What about service-specific credentials? A token that can only access one protected resource?

"Service-specific password" in Google's terminology. This is good. It's used a lot... doesn't leak user's

credentials. However, the UX is really bad. Forces the user to manage all of these credentials for

different apps. Okay. So let's try to make this usable.

Introducing: Authorization Server (AS). Bridges the gap between client and protected resource.

  1. Generates tokens for client
  2. Authenticates resource owners
  3. Authenticates clients
  4. Manages authorizations.

Oauth tokens:

  1. Represents granted delegated authorities from resource owner to client for protected resource
  2. Issued by authorization server
  3. Used by client
  4. Consumed by protected resource
  5. No specific format... they are opaque to the client. The idea is to have a dumb client that just passes the token without knowing the format of the token.

Everybody has used Oauth... anybody who's used a FB app, an android phone, etc. And it's opaque.

You don't even realize that you're handing off these tokens.

Auth service can do it statefully or entirely self-contained a token. Self-contained makes revoking

tokens difficult. Or token introspection can help you see what a token is good for (often by calling to

a service or even the auth server).

Refresh tokens

  • Once a token stops working, just do Oauth again
  • Problem: this only makes sense when the user is still there. Scraping data in a long-lived process or batch, for e.g. doesn't make sense.
  • However, there can be refreshes. Refresh tokens cannot be used to call resources, though.

It's just for getting a new token and needs to be generated alongside the access token. It's

not a bearer token.

  • Bearer tokens exist because they work! It's easy to use them, so even though anyone who has them can use them and this isn't ideal security. Allows for the user to auth only once. Oauth is not an authentication protocol.
  • Relies on authentication, but does not communicate anything about the user. However, authentication protocols can be written using Oauth.

Client cannot interpret the token, but it's recommended that your auth server can tell you what a

token is good for.

The Authorization Code Flow (canonical OAuth 2.0 transaction)

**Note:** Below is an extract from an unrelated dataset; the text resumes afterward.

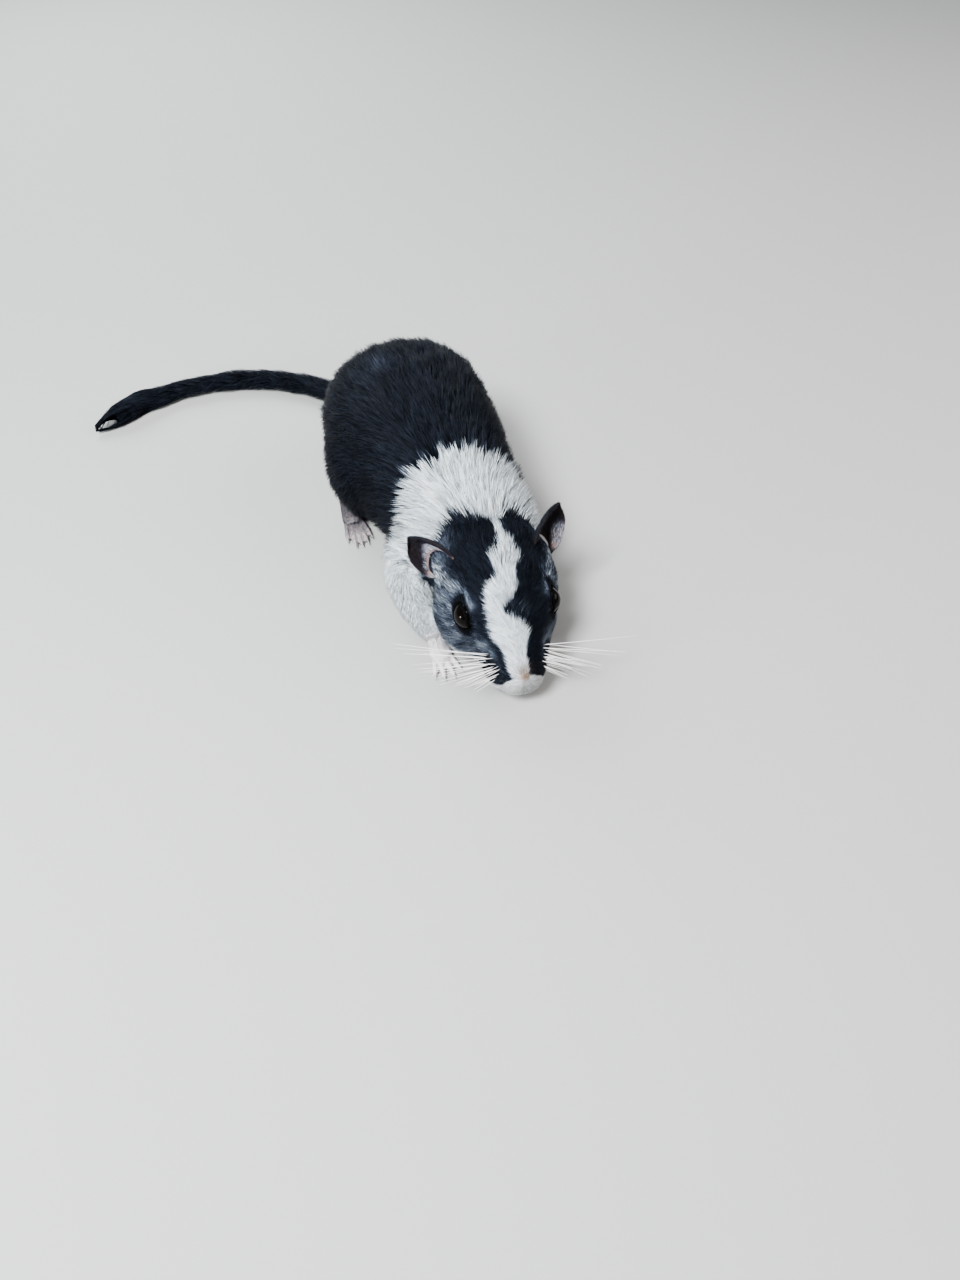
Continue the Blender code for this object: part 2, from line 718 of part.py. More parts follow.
def limb(name, stations, sides=14, count=9, flatness=1.0):
    smooth = through([(*place, radius) for place, radius in stations], count)
    return tube(name, smooth[:, :3], smooth[:, 3], sides, flatness)


def digit(root, heading, length, radius, arch):
    """One toe with its claw: an arched, tapered tube that comes down to the floor, then a short hook."""
    forward = Vector((math.sin(heading), -math.cos(heading), 0))

    def line(start, reach, height, stations, count):
        rows = []
        for along, up, share in stations:
            rows.append((*(start + forward * reach * along + Vector((0, 0, height * up))), radius * share))
        return through(rows, count)

    toe_line = line(root, length, arch, DIGIT_STATIONS, 5)
    toe_line[:, 2] = np.maximum(toe_line[:, 2], toe_line[:, 3] * SOLE_FLATNESS)
    toe = tube("toe", toe_line[:, :3], toe_line[:, 3], 6, round_ends=1)
    claw_line = line(Vector(toe_line[-1, :3]), radius * CLAW_LENGTH_TO_RADIUS, radius, CLAW_STATIONS, 4)
    claw = tube("claw", claw_line[:, :3], claw_line[:, 3], 4, round_ends=1)
    return [toe, claw]


def digits(middle, roots, spread, lengths, radius, arch, side):
    """Toes that fan out from an oval of roots round a paw's middle."""
    pieces = []
    for angle, length in zip(spread, lengths):
        root = middle + Vector((math.sin(side * angle) * roots[0], -math.cos(angle) * roots[1], 0))
        root.z = radius * ROOT_HEIGHT_TO_RADIUS
        pieces += digit(root, side * angle * DIGIT_TURN, length, radius, arch)
    return pieces


def forepaw(side):
    middle = Vector(PALMS[side])
    palm = ellipsoid("palm", middle, PALM_RADII, None, 7, 12)
    wrist_from = Vector(FORELEGS[side][-1][0])
    wrist_line = [wrist_from + WRIST_START, (wrist_from + middle) / 2, middle]
    wrist = tube("wrist", through(wrist_line, 4), [WRIST_RADIUS] * 4, 10, round_ends=2)
    fingers = digits(middle, FINGER_ROOTS, FINGER_SPREAD, FINGER_LENGTHS, FINGER_RADIUS, FINGER_ARCH, side)
    return above_floor(fused("forepaw", [palm, wrist, *fingers]))


def hindfoot(side):
    stations = [((HINDFOOT_MIDDLE + side * p[0], p[1], p[2]), radius) for p, radius in HINDFOOT]
    foot = limb("foot", stations, 12, 7, SOLE_FLATNESS)
    across, along = stations[-1][0][:2]
    ball = Vector((across, along + TOE_ROOTS_BEHIND, 0.0))
    toes = digits(ball, TOE_ROOTS, TOE_SPREAD, TOE_LENGTHS, TOE_RADIUS, TOE_ARCH, side)
    return above_floor(fused("hindfoot", [foot, *toes]))


def tail_rows():
    return through([(*p, r) for p, r in zip(TAIL_LINE, TAIL_RADII)], TAIL_RINGS)


def tail_length(name, rows, first, last, round_ends=3):
    """One length of the tail, between two shares of its line."""
    low = int(round(first * (len(rows) - 1)))
    high = int(round(last * (len(rows) - 1)))
    part = rows[low : high + 1]
    return tube(name, part[:, :3], part[:, 3], TAIL_SIDES, round_ends=round_ends)


def slab_across(rows, share, thickness):
    """A thin plate square to the tail at a share of its length."""
    k = int(round(share * (len(rows) - 1)))
    ahead = Vector(rows[k + 1, :3] - rows[k - 1, :3]).normalized()
    turn = ahead.to_track_quat("Y", "Z").to_matrix().to_4x4()
    turn.translation = Vector(rows[k, :3])
    corner = Vector((SLAB_REACH, thickness / 2, SLAB_REACH))
    return box("slab", -corner, corner, turn)


def brush_rows(rows):
    """Places and radii along the brush, from inside the tail's cut to the tips of the long hairs."""
    start = int(round(TAIL_CUTS[1] * (len(rows) - 1)))
    ahead = [tuple(r) for r in rows[start - 2 :: 4]]
    end = Vector(rows[-1, :3])
    ahead[-1] = (*end, BRUSH_RADIUS)
    ahead.append((*end.lerp(BRUSH_TIP, BRUSH_NARROWS_AT), BRUSH_RADIUS * BRUSH_NARROWED))
    ahead.append((*BRUSH_TIP, BRUSH_RADIUS * BRUSH_POINT))
    smooth = through(ahead, BRUSH_RINGS)
    smooth[:, 2] = np.maximum(smooth[:, 2], smooth[:, 3] * BRUSH_REST)
    return smooth


def lock(line, shares, root, span, turn, fullness):
    """One flat lock: it leaves the core, bends out over its neighbours and draws in to a point."""
    ahead, across, up = frames_along(line[:, :3])

    def read(rows, share):
        return np.array([np.interp(share, shares, column) for column in rows.T])

    def place(along, height):
        share = root + span * along
        outward = read(across, share) * math.cos(turn) + read(up, share) * math.sin(turn)
        middle = read(line, share)
        centre = middle[:3] + outward * middle[3] * height * fullness
        centre[2] = max(centre[2], LOCK_LOWEST)
        return centre, outward, np.cross(read(ahead, share), outward)

    rings = []
    for along, height, width in LOCK_STATIONS:
        centre, outward, sideways = place(along, height)
        half = sideways * LOCK_HALF_WIDTH * width
        thick = outward * LOCK_HALF_THICKNESS * (1 + width) / 2
        rings.append([centre + half, centre + thick, centre - half, centre - thick])
    return loft("lock", rings, place(*LOCK_ROOT)[0], place(*LOCK_TIP)[0])


def brush(rows):
    """The tail's end: a slim core, and the locks fused to it."""
    line = brush_rows(rows)
    steps = np.linalg.norm(np.diff(line[:, :3], axis=0), axis=1)
    shares = np.concatenate([[0.0], np.cumsum(steps)]) / steps.sum()
    kept = shares <= BRUSH_CORE_END
    core_radii = line[:, 3] * np.interp(shares, *zip(*BRUSH_CORE))
    core = tube("brush", line[kept, :3], core_radii[kept], TAIL_SIDES)
    draw = np.random.default_rng(LOCK_SEED)
    locks = []
    for n, root in enumerate(np.linspace(*LOCK_ROOTS, LOCKS)):
        span = min(draw.uniform(*LOCK_LENGTHS) / steps.sum(), 1 - root)
        turn = n * TURN_BETWEEN_LOCKS + draw.uniform(-LOCK_STRAY, LOCK_STRAY)
        locks.append(lock(line, shares, root, span, turn, draw.uniform(*LOCK_FULLNESS)))
    return fused("brush", [core, *locks])


def half_space(name, place, towards):
    """A large block whose face passes through a place, on the side that a direction points to."""
    turn = Vector(towards).normalized().to_track_quat("Y", "Z").to_matrix().to_4x4()
    turn.translation = Vector(place)
    return box(name, (-BLOCK_REACH, 0.0, -BLOCK_REACH), (BLOCK_REACH, 2 * BLOCK_REACH, BLOCK_REACH), turn)


def thigh_region(side, wider):
    """An oval plug that goes into the flank from the side, with a rounded inner edge."""
    (across, along, up), (half_length, half_height) = THIGH_CUT
    inner = HAUNCH_MIDDLE + side * (across - wider)
    rings = []
    for outward, size in THIGH_PLUG:
        long_radius, high_radius = half_length * size + wider, half_height * size + wider
        rings.append([
            (inner + side * outward, along + long_radius * math.cos(a), up + high_radius * math.sin(a))
            for a in np.arange(THIGH_SIDES) * 2 * math.pi / THIGH_SIDES
        ])
    return loft("thigh_region", rings, (inner, along, up), (inner + side * THIGH_REACH, along, up))


def parted(body, region_in, region_grown):
    """The part of the body inside a region, and what is left of the body clear of it."""
    inside = kept_inside(copy_of(body, "inside"), region_in)
    cut(body, region_grown)
    return largest_only(inside), largest_only(body)


def build():
    clear_scene()
    black_fur = material("black_fur", COAT_BLACK, 0.75)
    white_fur = material("white_fur", COAT_WHITE, 0.80)
    pink_skin = material("pink_skin", SKIN_PINK, 0.60)
    eye_gloss = material("eye_gloss", EYE_BLACK, 0.08)

    frame = head_axes()
    back = frame.to_3x3() @ Vector((0, 1, 0))
    body = thinned(body_form(frame), BODY_TRIANGLES)
    body_and_gap = grown(body, GAP)
    above_floor(body)

    thighs = {}
    for side in (LEFT, RIGHT):
        thighs[side], body = parted(body, thigh_region(side, 0.0), thigh_region(side, GAP))

    neck_front = on_head(frame, (0, NECK_FRONT_BACK_FROM_NOSE, 0))
    rear_way = Vector((0, math.cos(NECK_REAR_LEAN), math.sin(NECK_REAR_LEAN)))
    neck_rear = Vector(NECK_REAR)
    head = cut(copy_of(body, "head"), half_space("behind", neck_front, back))
    neck = cut(copy_of(body, "neck"), half_space("ahead", neck_front + back * GAP, -back))
    cut(neck, half_space("behind", neck_rear, rear_way))
    torso = cut(copy_of(body, "torso"), half_space("ahead", neck_rear + rear_way * GAP, -rear_way))
    drop(body)

    head = head_node(frame, largest_only(head))
    largest_only(neck)
    largest_only(torso)
    finish(head, "head", black_fur)
    finish(neck, "neck", white_fur)
    finish(torso, "torso", black_fur)
    for side, word in ((LEFT, "left"), (RIGHT, "right")):
        finish(thighs[side], "thigh_" + word, black_fur)
        finish(eyeball(frame, side), "eye_" + word, eye_gloss)

        cup = cut(ear(frame, side), copy_of(body_and_gap, "clear"))
        finish(largest_only(cup), "ear_" + word, black_fur)

        foreleg = limb("foreleg", FORELEGS[side])
        largest_only(cut(foreleg, copy_of(body_and_gap, "clear")))
        paw = forepaw(side)
        wrist = Vector(FORELEGS[side][-1][0])
        cut(foreleg, half_space("past_wrist", wrist, WRIST_WAY))
        cut(paw, half_space("above_wrist", wrist + WRIST_WAY * GAP, -WRIST_WAY))
        finish(largest_only(foreleg), "foreleg_" + word, white_fur)
        finish(largest_only(paw), "forepaw_" + word, pink_skin)

        foot = cut(hindfoot(side), copy_of(body_and_gap, "clear"))
        finish(largest_only(foot), "hindfoot_" + word, pink_skin)

    rows = tail_rows()
    tail_start = tail_length("tail_base", rows, 0.0, TAIL_CUTS[0] + TAIL_OVERLAP)
    cut(tail_start, slab_across(rows, TAIL_CUTS[0], GAP), body_and_gap)
    tail_middle = tail_length("tail_middle", rows, TAIL_CUTS[0] - TAIL_OVERLAP, TAIL_CUTS[1] + TAIL_OVERLAP)
    cut(tail_middle, slab_across(rows, TAIL_CUTS[0], GAP), slab_across(rows, TAIL_CUTS[1], GAP))
    tail_end = cut(brush(rows), slab_across(rows, TAIL_CUTS[1], GAP))
    for piece, name in ((tail_start, "tail_base"), (tail_middle, "tail_middle"), (tail_end, "tail_brush")):
        finish(largest_only(above_floor(piece)), name, black_fur)


build()
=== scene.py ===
# %% [markdown]
# # A crouching pied gerbil in its coat
# The solids already give the animal's pose, outline and size. This lesson dresses them: a skin
# that lies inside the outline, a coat of tufts that fills the space between, and the parts that
# fur doesn't cover, such as the eyes, nose, ears, toes and whiskers.

import math

import bmesh
import bpy
import numpy as np
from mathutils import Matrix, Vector
from mathutils.bvhtree import BVHTree
from mathutils.kdtree import KDTree


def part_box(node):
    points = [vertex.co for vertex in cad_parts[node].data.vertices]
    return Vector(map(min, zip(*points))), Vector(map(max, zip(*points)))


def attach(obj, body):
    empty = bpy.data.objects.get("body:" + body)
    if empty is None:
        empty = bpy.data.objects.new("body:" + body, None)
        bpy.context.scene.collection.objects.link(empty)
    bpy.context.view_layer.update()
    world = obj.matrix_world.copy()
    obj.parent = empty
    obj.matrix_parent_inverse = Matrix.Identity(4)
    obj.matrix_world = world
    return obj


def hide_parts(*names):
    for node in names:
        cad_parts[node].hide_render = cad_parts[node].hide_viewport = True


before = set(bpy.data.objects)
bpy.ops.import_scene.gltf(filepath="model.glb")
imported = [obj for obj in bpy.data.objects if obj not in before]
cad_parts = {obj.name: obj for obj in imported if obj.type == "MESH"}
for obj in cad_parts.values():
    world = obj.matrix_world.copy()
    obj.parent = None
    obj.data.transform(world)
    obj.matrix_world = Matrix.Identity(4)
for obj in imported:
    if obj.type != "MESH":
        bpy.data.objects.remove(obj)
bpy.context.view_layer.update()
MM = 0.001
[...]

  • Two forms of communication:
    • Backchannel: direct HTTP connections, server-to- server. User/browser is not involved. Instead, requires user to pass credentials to the wrong place.
    • Frontchannel: uses redirects through web browsers without direct connections. Client redirects browser to the auth server, so the auth server is getting the request. The user talks directly to the authentication server, which was the goal. Woo! Then, the result goes back the the client via another redirect. The key here is that there's something in the middle. This obviously can cause problems with man-in- the-middle attacks, but there could be problems with getting user credentials through this vulnerability even w/o Oauth.
  • Step 1) client redirects to authorization server. 2) User (resource owner) authenticates to auth server... OAuth is agnostic to this auth. Auth server could do SFA, MFA, or anything it wants. 3) Resource owner authorizes client (grants scopes... "yes, you can read my profile information and see my bank transactions"). 4) authorization server redirects back to the client with an authorization code (front channel), 5) server-to- server exchange of authorization code. authorization code has a fairly tight timeout. 6) authorization server issues access/bearer token to client. 7) client uses token via backchannel. user doesn't need to be present since the client has a bearer token that resulted from the exchange.
  • Layered trust model: whitelist: centralized control, traditional. blacklist: centralized control, also traditional. greylist: end-user decisions... not on a whitelist or blacklist. need extensive auditing and logging. rules on when to move to the white or black lists.

Lots of choices in the Oauth space. need to pick the appropriate one for the apps you're building!

Implicit? Authorization code? Resource owner credentials? Client Credentials? Assertion? Add

PKCE or DynReg? Very tricky decision space to manage, but once you figure out that Oauth is a good

thing, it's a crucial decision to figure out the right way to use Oauth.